Dataset content:
++++

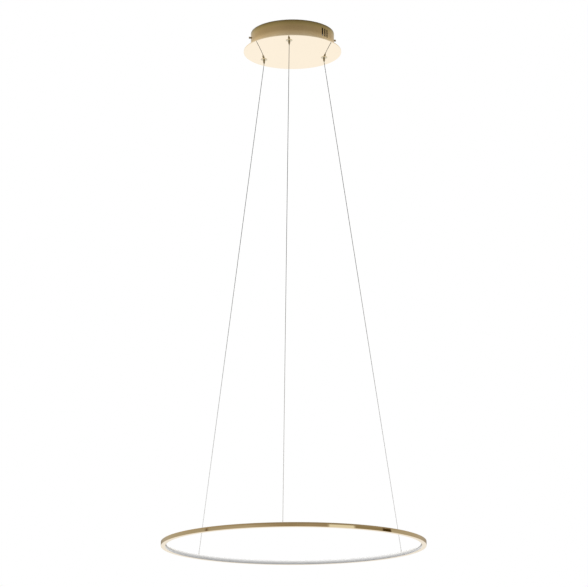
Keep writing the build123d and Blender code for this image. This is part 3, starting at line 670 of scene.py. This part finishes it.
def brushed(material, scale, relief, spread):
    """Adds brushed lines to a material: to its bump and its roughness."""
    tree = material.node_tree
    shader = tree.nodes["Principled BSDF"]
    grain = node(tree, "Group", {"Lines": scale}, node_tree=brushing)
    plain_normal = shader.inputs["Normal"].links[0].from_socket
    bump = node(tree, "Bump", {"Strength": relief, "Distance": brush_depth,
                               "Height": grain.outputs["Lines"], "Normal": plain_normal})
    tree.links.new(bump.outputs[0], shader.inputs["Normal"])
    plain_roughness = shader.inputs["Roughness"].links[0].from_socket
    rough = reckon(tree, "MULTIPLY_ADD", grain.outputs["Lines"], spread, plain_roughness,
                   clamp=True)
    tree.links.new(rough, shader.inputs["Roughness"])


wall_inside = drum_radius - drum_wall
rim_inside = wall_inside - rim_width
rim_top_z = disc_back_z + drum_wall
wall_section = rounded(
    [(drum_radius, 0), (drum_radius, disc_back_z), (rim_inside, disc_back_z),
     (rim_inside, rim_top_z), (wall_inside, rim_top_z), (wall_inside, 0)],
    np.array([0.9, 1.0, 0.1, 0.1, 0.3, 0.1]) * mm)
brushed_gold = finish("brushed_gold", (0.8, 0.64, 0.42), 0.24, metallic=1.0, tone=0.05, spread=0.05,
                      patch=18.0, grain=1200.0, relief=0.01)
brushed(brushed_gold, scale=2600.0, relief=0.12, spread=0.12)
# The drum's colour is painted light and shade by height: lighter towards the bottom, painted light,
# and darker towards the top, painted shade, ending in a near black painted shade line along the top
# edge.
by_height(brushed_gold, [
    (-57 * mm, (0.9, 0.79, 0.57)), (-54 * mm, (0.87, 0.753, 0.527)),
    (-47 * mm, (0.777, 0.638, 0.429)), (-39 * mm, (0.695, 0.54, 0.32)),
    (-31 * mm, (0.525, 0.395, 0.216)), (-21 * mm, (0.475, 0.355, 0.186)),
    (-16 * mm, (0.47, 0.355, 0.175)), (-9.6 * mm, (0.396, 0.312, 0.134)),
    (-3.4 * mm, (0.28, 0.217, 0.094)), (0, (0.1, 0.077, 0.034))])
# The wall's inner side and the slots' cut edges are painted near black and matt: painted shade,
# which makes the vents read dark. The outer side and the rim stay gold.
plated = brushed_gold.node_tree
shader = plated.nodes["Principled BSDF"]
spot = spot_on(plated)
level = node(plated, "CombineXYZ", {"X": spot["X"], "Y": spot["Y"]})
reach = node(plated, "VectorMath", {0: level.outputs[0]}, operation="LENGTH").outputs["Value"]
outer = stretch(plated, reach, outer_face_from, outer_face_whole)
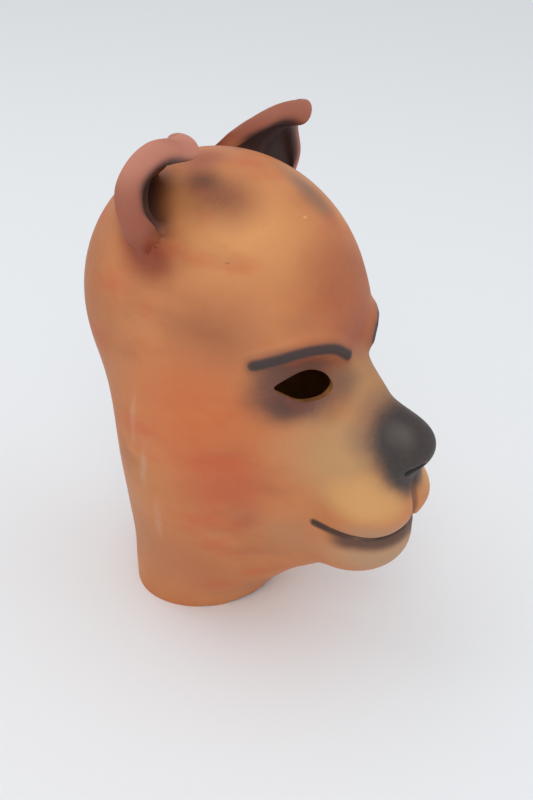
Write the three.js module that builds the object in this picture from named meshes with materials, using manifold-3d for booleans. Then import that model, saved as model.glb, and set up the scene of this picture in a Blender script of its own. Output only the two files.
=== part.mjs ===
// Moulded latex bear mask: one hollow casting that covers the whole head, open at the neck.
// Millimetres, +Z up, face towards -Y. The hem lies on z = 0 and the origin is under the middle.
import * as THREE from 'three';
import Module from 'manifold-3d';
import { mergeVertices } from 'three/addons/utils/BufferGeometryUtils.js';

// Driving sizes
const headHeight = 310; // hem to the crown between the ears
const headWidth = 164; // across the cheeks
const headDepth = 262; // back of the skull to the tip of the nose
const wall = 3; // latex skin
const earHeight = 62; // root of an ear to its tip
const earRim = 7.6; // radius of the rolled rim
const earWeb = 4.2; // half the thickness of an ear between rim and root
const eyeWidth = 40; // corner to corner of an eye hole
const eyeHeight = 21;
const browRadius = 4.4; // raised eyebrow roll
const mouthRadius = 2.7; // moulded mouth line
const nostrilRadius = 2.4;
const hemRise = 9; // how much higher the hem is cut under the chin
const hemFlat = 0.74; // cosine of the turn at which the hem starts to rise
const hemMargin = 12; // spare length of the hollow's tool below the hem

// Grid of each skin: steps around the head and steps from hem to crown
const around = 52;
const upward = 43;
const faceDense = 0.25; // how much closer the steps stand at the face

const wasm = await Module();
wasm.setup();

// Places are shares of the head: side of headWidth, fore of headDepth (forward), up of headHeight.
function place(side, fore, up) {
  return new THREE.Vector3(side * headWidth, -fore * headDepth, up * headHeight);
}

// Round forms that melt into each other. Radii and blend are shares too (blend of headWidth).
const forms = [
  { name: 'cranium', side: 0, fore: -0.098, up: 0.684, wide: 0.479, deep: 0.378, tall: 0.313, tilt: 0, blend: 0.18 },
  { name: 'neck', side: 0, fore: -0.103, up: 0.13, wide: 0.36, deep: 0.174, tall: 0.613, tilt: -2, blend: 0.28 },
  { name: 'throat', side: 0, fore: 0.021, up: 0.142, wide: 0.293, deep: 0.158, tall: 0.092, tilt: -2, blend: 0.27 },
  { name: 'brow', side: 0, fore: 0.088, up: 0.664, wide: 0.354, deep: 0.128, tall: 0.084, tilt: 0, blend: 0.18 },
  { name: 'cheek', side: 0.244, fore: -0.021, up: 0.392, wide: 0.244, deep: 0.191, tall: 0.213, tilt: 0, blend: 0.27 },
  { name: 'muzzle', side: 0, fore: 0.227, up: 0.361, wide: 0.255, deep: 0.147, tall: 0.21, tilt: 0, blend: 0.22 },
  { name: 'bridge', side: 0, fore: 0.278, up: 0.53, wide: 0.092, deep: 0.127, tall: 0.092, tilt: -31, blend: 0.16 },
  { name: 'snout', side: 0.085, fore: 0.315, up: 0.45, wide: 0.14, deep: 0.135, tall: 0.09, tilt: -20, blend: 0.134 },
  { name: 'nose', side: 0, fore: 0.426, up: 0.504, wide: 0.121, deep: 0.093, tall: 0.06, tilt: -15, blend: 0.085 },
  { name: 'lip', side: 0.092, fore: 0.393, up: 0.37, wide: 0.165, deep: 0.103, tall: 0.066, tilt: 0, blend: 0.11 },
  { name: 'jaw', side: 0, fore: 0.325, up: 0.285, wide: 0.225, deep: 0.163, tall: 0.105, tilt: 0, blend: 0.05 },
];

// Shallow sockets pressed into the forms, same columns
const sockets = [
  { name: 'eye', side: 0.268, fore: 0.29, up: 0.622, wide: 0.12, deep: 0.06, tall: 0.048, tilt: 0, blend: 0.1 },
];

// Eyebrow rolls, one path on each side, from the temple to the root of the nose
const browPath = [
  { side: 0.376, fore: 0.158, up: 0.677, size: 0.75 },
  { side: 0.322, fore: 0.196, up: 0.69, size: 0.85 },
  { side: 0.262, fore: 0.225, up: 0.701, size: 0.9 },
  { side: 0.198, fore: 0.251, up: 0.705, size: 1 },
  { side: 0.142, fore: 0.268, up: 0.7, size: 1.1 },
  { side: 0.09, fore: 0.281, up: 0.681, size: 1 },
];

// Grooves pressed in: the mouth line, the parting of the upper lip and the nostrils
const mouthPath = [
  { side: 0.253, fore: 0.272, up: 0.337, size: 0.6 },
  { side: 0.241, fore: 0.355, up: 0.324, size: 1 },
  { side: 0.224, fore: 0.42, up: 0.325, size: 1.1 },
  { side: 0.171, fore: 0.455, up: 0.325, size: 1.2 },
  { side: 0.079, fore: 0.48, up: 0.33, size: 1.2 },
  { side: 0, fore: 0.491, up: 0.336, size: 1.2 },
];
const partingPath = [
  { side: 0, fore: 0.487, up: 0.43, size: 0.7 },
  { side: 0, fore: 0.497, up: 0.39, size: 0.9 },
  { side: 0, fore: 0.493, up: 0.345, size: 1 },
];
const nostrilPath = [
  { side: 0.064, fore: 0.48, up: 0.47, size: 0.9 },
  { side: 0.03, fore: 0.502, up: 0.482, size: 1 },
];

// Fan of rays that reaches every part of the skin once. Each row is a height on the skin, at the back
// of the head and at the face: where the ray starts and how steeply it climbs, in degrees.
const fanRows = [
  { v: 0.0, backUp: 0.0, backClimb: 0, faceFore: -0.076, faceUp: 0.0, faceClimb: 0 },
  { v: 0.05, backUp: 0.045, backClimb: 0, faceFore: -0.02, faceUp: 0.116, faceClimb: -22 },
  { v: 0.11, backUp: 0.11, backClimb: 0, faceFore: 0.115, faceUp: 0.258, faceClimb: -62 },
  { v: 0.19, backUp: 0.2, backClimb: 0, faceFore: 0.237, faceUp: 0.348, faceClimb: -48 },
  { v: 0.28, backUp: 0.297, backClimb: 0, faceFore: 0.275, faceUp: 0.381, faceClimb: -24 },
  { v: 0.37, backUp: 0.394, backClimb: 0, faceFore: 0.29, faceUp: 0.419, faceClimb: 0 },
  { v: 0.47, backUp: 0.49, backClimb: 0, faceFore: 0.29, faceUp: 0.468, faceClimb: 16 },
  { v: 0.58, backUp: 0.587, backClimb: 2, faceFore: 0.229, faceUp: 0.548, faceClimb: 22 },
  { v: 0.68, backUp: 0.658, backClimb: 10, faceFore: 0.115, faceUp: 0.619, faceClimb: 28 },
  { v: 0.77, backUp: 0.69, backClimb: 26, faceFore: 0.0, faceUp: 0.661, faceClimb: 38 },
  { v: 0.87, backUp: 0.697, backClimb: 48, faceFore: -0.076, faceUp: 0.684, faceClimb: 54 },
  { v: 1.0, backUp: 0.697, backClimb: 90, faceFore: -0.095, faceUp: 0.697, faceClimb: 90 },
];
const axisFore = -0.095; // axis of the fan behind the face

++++

Requirements: Collect the lines of the records that include the string "import".

Task answer:
Write the three.js module that builds the object in this picture from named meshes with materials, using manifold-3d for booleans. Then import that model, saved as model.glb, and set up the scene of this picture in a Blender script of its own. Output only the two files.
import * as THREE from 'three';
import Module from 'manifold-3d';
import { mergeVertices } from 'three/addons/utils/BufferGeometryUtils.js';